Yes, I realize that it is all for my safety, but come on! It angers me that people always warn me that I will be raped or mugged or kidnapped or something just because I'm female. Yes, I realize that I am a more susceptible victim than my male counterparts, but I don't think that constantly trying to scare me will do anything about it except make me a worry-wart.
Oh, and by the way, I never planned to walk back late at night; it was just when rides fell through. I hate it when people worry about me in these kind of situations, so I never told my group or my host family that I walked home alone that night. It would have be an unnecessary worry.
I suppose I am just not afraid of strangers breaking into my house, enticing me into their car, or raping me. It doesn't really cross my mind. I am always very careful, smart about situations, and I figure I will never be put in an iffy situation because I don't think I am one to attract that kind of danger.
Perhaps I sound naïve about my safety, but I think that it just doesn't overly worry me. I do understand someone's concern for my safety, but what I don't like is the whole paranoia thing.
Leonard Cohen: So then, Miranda, what is your biggest danger?
Miranda: Well, Lenny, I'd have to say it is the possibility of having my legs broken by my friends because of my constant and ever-present tardiness.
2 comments:
...yup, this is what people always tell me. I suppose I should have expected this. I've especially heard this quote a lot: "Do you suppose that, were we to survey victims of rape or sexual assault, that no one would say they thought it wouldn't happen to them?"
It's the classic, naïve line: "Oh, it happens to those girls, but not to me!"
Do you honestly think I believe that? I said nowhere that I do.
I know I am not smarter than the rape victims.
And I know that walking home alone at night in a city is stupid.
I do not feel "bulletproff" at all; I know there are horrible people there; I realize that safety is of utmost importance.

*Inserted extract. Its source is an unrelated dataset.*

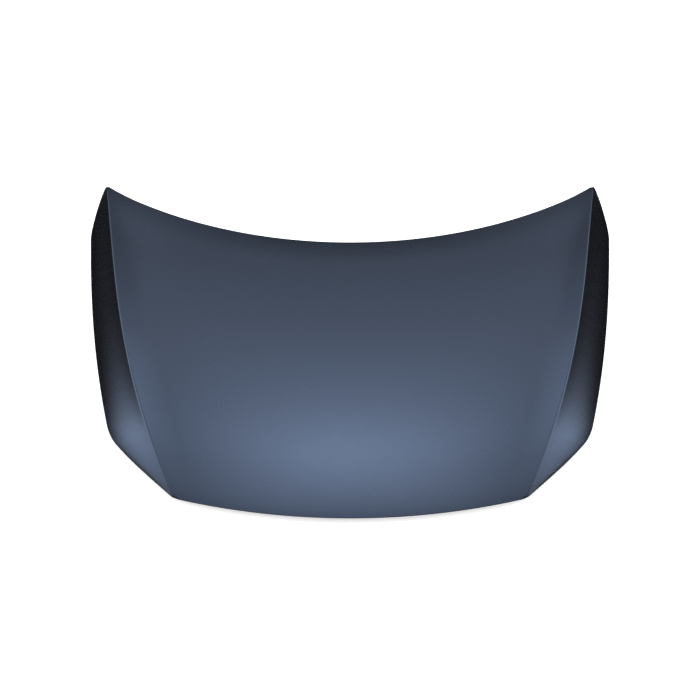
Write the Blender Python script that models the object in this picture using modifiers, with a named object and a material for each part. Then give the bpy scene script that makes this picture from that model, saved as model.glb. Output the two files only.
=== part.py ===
"""Car bonnet: pressed outer skin hemmed over a ribbed inner frame, with latch and hinge parts.

Metres. X is the width of the car, -Y its front, +Z up. The bonnet lies skin up on a floor at Z = 0,
on its two rear lower corners and the striker loop.
"""
import math

import bmesh
import bpy
from mathutils import Matrix, Vector
from mathutils.bvhtree import BVHTree
from mathutils.geometry import interpolate_bezier

# Plan of the top surface, measured from the middle of the front edge.
FRONT_HALF_WIDTH = 0.4501
FRONT_BOW = 0.0612
REAR_HALF_WIDTH = 0.6775
REAR_BOW = 0.2221
CENTRE_LENGTH = 0.7902
CREASE_PULL_FRONT = 0.606
CREASE_PULL_REAR = 0.6296

# Heights of the top surface.
FRONT_HEIGHT = 0.034
NOSE_RISE = 0.1427
NOSE_REACH = 0.2251
REAR_FALL = 0.02
CROWN_FRONT = 0.0046
CROWN_GROWTH = 0.0351
CREASE_RIDGE = 0.006
RIDGE_START = 0.85
RIDGE_REACH = 0.4

# Outer edge of the side flank: knots of its three curves and the points that pull on them,
# each as its share of the rear half width, its share of the whole length, and its height.
LAMP_KNOT = (0.8977, 0.2224, 0.0283)
LAMP_PULLS = ((0.7446, 0.1127, 0.0293), (0.8276, 0.1635, 0.0286))
FRONT_CORNER = (0.9243, 0.2437, 0.0280)
WING_FRONT_KNOT = (0.9371, 0.2780, 0.0270)
WING_PULLS = ((1.0133, 0.4874, 0.0231), (1.0533, 0.7018, 0.0052))
WING_REAR_KNOT = (1.0759, 0.9162, 0.0000)
REAR_CORNER = (1.0759, 0.9429, 0.0000)
BACK_KNOT = (1.0636, 0.9533, 0.0243)
BACK_PULLS = ((1.0461, 0.9703, 0.0595), (1.0275, 0.9810, 0.0981))
CORNER_PULL = 0.6
FLANK_BULGE = 0.035
HEM_UNDER_CORNER = 0.0013

# Share of the crease length at which each knot of the outer edge sits.
LAMP_SHARE = 0.15
WING_FRONT_SHARE = 0.20
WING_REAR_SHARE = 0.865
BACK_SHARE = 0.90

# Sheet and fits.
GAP = 0.0003
SKIN = 0.0008
FRAME = 0.0007
HEM_WIDTH = 0.011
HEM_TO_WALL = 0.0025
EDGE_ROOM = 0.0006
SHELL_LIMIT = 1.3

# Where a flank is narrow, its folds stay within these shares of its width.
HEM_SHARE = 0.50
WALL_FOOT_SHARE = 0.62
WALL_HEAD_SHARE = 0.80
FLANK_COLUMNS = 5

# Pressed shape of the inner frame, as depths under the outer face of the skin.
CHANNEL_DEPTH = 0.028
CHANNEL_WIDTH = 0.055
CHANNEL_WALL = 0.011
LAND_DEPTH = 0.004
SIDE_FLOOR = 0.90
SIDE_LAND = 0.875
FULL_DEPTH_FLANK = 0.055
FLANK_FALLS = (0.85, 0.62, 0.42)
FLANK_LEAN = 0.4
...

Yes, yes I know all of this. I've heard all of this. I believe all of this. Gah.
What I was trying to say is that I don't like this paranoia that exists. Paranoia that leads to stupid things like locking two doors when you are home. I believe you have to be CAREFUL and take measures to ensure safety, but you don't have to be PARANOID or overbearing about it all.
I realize that I need to be careful and safe, and I realize that terrible things can happen to me, but if I lived forever in fear, I wouldn't do anything now, would I?
And about imposing? It's not a ridiculous "psychological issue". Good God. Of course I would rather impose than sacrifice safety. At the time, I was just fed up with the whole paranoia. I know it was a bad idea to walk home at night alone, but that is not what I'm suggesting people do. I am just saying that that's what resulted after me being annoyed.
And yes, I realize it is all for my safety. I seem to be repeating myself here. I'm not stupid or naïve, and I certainly know that this is not Chesterville.
Believe me, I've heard these points over and over again; they've been drilled in my head through years of school and of just people telling me. I realize I have to be safe and careful. But this is not what I was saying!
All I am saying is that it doesn't keep me awake all night and that I think we cultivate fear a little too much.
Man, people always tell me the exact same things every time I bring up anything about safety. However, ALL that I am saying is that I'm a little annoyed with the over abundance of paranoia with safety.
It is kind of sad that we are so driven and controlled by fear in our society. I think that controlling by fear has gotten way out of hand. As people need to be a little scared, they foremost need to be careful and aware. What we need is a balance. We need a little fear to keep us from being too stupid or getting ourselves into danger, and we need a little courage to let us do what we want. Fear is promulgated way too much these days.
Oh, and I am totally one to lock the car doors when an asian or black guy walks by, especially an asian, especially if he smells bad and dances like a zombie.